Mumbai has initiated an extensive road-cleaning programme aimed at addressing one of the city’s most persistent environmental challenges: construction-related dust. With development activity at elevated levels outside the monsoon season, the city’s civic administration has begun a coordinated, multi-month effort to wash roads across all wards, seeking to reduce airborne particulate matter and stabilise neighbourhood-level air quality.
The initiative, led by Brihanmumbai Municipal Corporation, is designed to operate for nearly five months each year, aligning with the peak construction window between October and early summer. During this period, thousands of active building sites and hundreds of road works generate fine dust that settles on carriageways and footpaths. Once disturbed by traffic, these particles re-enter the air, contributing to localised pollution hotspots. Senior civic officials overseeing environmental services say the strategy focuses on prevention rather than reaction. High-pressure water tankers and misting units are being deployed daily along corridors with intensive construction, freight movement, and road resurfacing activity. The objective is to remove dust before it becomes airborne, reducing exposure for pedestrians, commuters, and roadside communities.

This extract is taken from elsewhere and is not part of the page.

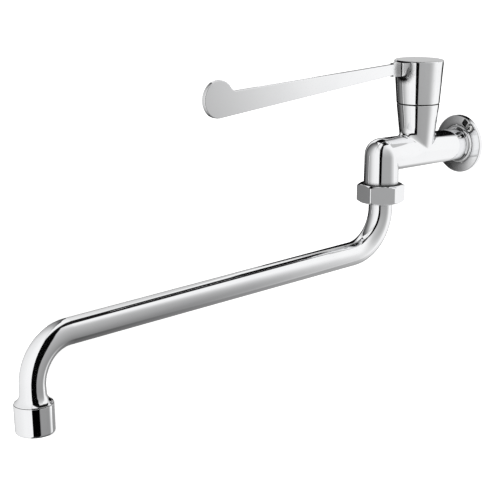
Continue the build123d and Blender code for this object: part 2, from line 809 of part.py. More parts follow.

Urban air quality specialists note that road dust is a significant but often under-addressed contributor to particulate pollution in dense cities. While vehicle emissions receive greater policy attention, resuspended dust from construction and infrastructure works can account for a substantial share of PM10 levels, particularly during dry months. Regular road washing, when combined with site-level dust control, is considered an effective short-term mitigation tool. The scale of the challenge in Mumbai is substantial. Industry estimates indicate that more than 2,400 construction sites are active across the metropolitan area, alongside over 600 ongoing road projects. Together, they reflect the city’s rapid infrastructure expansion but also expose the environmental costs of growth if not carefully managed. Urban planners argue that operational measures such as road washing must be paired with stricter enforcement of on-site practices, including covered material transport and debris containment.
From a civic perspective, the programme also signals a shift towards more responsive urban management. Residents in high-growth districts have long raised concerns about declining air quality, particularly near large redevelopment clusters. By standardising road-cleaning operations citywide, officials aim to ensure that pollution control does not remain limited to select neighbourhoods. Looking ahead, environmental analysts suggest that such operational responses should evolve into permanent systems, supported by mechanised sweeping, real-time monitoring, and coordination with construction scheduling. As Mumbai continues to build vertically and expand its transport network, maintaining breathable streets will remain a core urban governance challenge.
For now, the road-washing drive represents a pragmatic intervention—one that acknowledges the realities of a fast-growing city while attempting to soften the environmental impact on everyday urban life.